The public affairs shows — “Meet the Press,” “Face the Nation” and “This Week” — used to set the agenda for the nation’s capital with their news-making interviews and immensely influential audience. Now the buzz around the shows is more likely to center on gossipy criticism about the hosts…

The reason for the decline is social media.

Increasingly, what “Meet the Press” and its competitors represent are still-powerful brands struggling to maintain influence in a radically changed media environment, where news consumption is more fast-paced and fractured than ever and “the news cycle” these shows used to command no longer really exists.

Per one former Democratic White House official:

There was a time when everything would stop on Friday afternoon and Cabinet members and senators would gather around a table and say, ‘Who are we putting out on Sunday?’ Now if you want to make news, you can tweet it, or you can call any number of outlets.

Amazing to think of “institutions” crumbling as a result of empowering everyone with a smartphone to publish, broadcast, and engage the audience they wish to reach.

Let alone the social publishing impact one’s message has when the message is disseminated to “friends” and “followers” who trust the messenger more than a national broadcasting company.

Law firms have always played in the “influencer’s world,” whether locally or nationally.

In rural America in a small law firm I wanted to be on the evening news or in the morning newspaper discussing a case I was involved in or offering insight on a story a reporter was working on.

Large law firms positioned their lawyers as authorities so as to get quoted in the Wall Street Journal, Financial Times, the New York Times and major periodicals such as Forbes, The Economist, Barrons, and Fortune. They also chased being sources in the major metro daily newspapers and business journals.

In addition to mainstream media, everyone wanted to pen a story or be included in a story in trade media, whether legal or industry related. The Recorder, New York Journal, Lawyers Weekly, and Los Angeles Daily Journal are just a few of them.

Television was also there as well for lawyers. Getting on the national news as an expert was a big deal.

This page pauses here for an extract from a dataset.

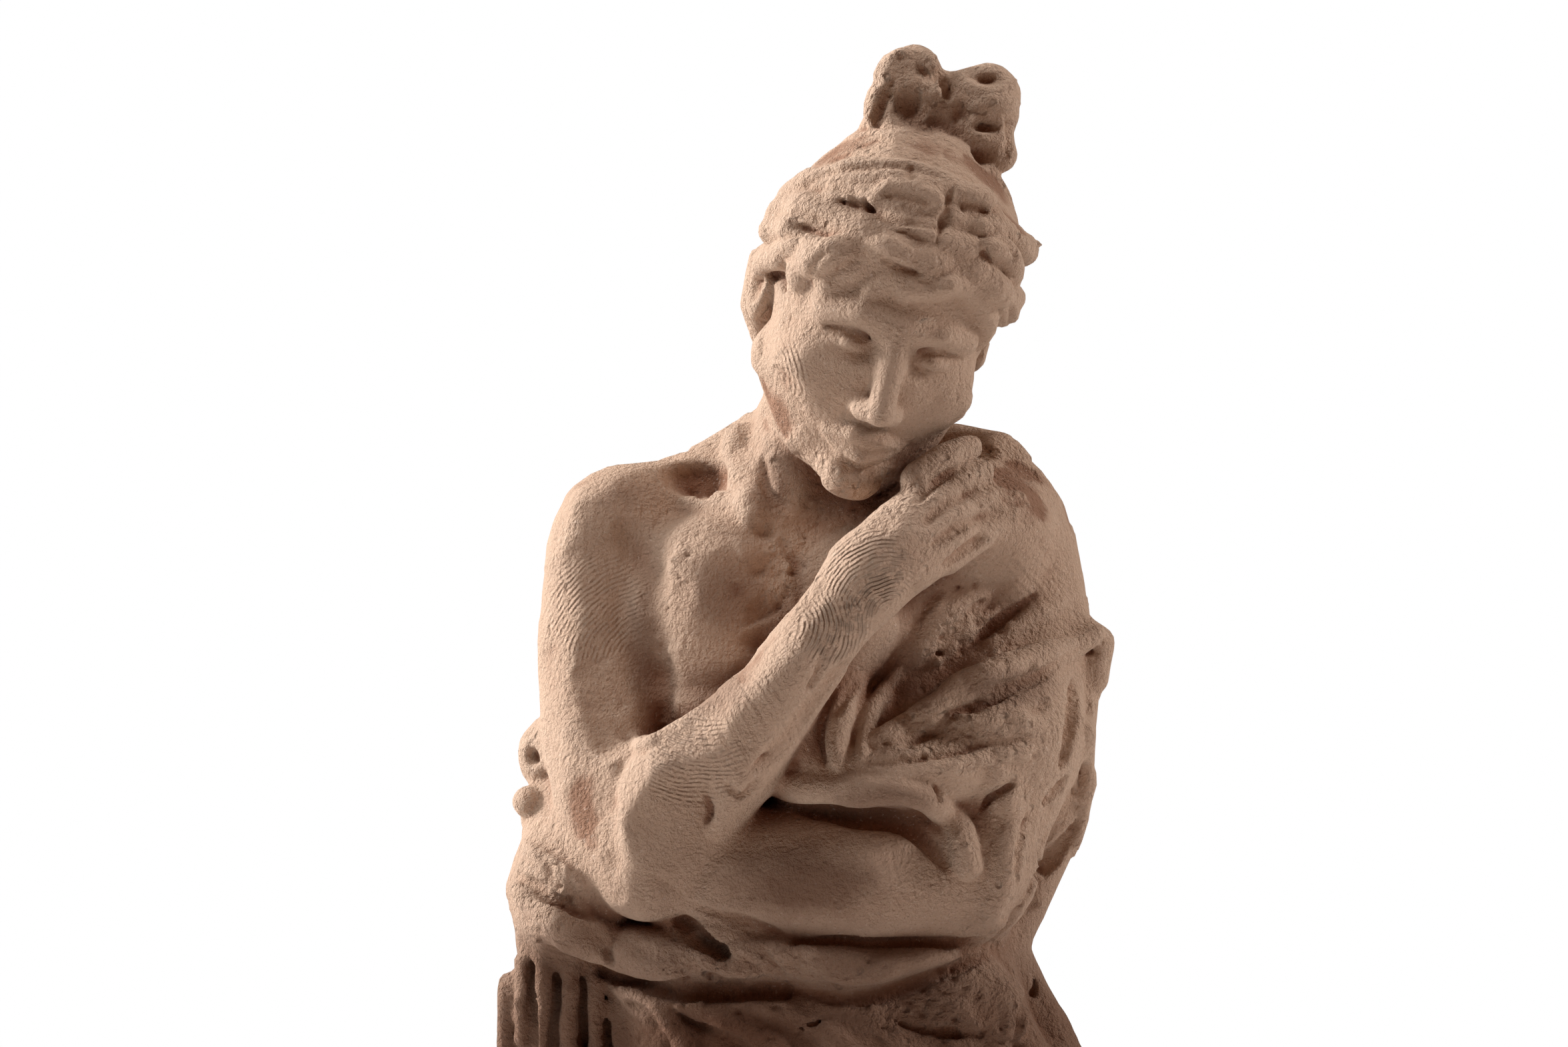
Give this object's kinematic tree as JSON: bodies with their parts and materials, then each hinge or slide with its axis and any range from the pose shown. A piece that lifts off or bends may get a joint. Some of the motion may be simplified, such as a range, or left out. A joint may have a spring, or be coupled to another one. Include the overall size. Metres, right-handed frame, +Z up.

But are these as big a deal as before? Are they essential to your messaging strategy? Does your story or the fact that you were in or on the news break through any more? Would you pay as much to your public relations agency to get your lawyers “in the news?”

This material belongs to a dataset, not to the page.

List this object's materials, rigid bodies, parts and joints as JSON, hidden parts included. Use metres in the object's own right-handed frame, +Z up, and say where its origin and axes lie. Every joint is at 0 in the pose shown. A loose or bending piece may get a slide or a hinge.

I was on a panel recently with social media analyst, Ashwini Anburajan (@anburajan), a former associate producer of the Today Show and national campaign reporter for NBC News. I was pretty jazzed sitting next to someone who worked in network news. Her response was something to the effect of “Please, do you have any idea how old the demographic is for network television? It’s not long for the world.”

Will the media institutions you and I grew up with (I am 58) be relevant for that much longer? Will they even be around? Look at Martindale-Hubbell.

Will everyone be getting their media socially? It’s a real possibility.

Today already younger people (think 18 to 35) are more likely to be influenced by something they see or read via social media than through the mainstream press or trade media.

NBC News Veteran, Tom Brokaw, told Byers, “For political junkies and those who just want to catch up, the Sunday shows still are relevant, but they’re not the signature events they once were.”

For you as a lawyer or law firm, whether large or small, whether in rural America or a major metro, you are going to need to produce your own media and learn how to get that media distributed socially.

The media institutions you used to use are not likely to be signature events for that much longer.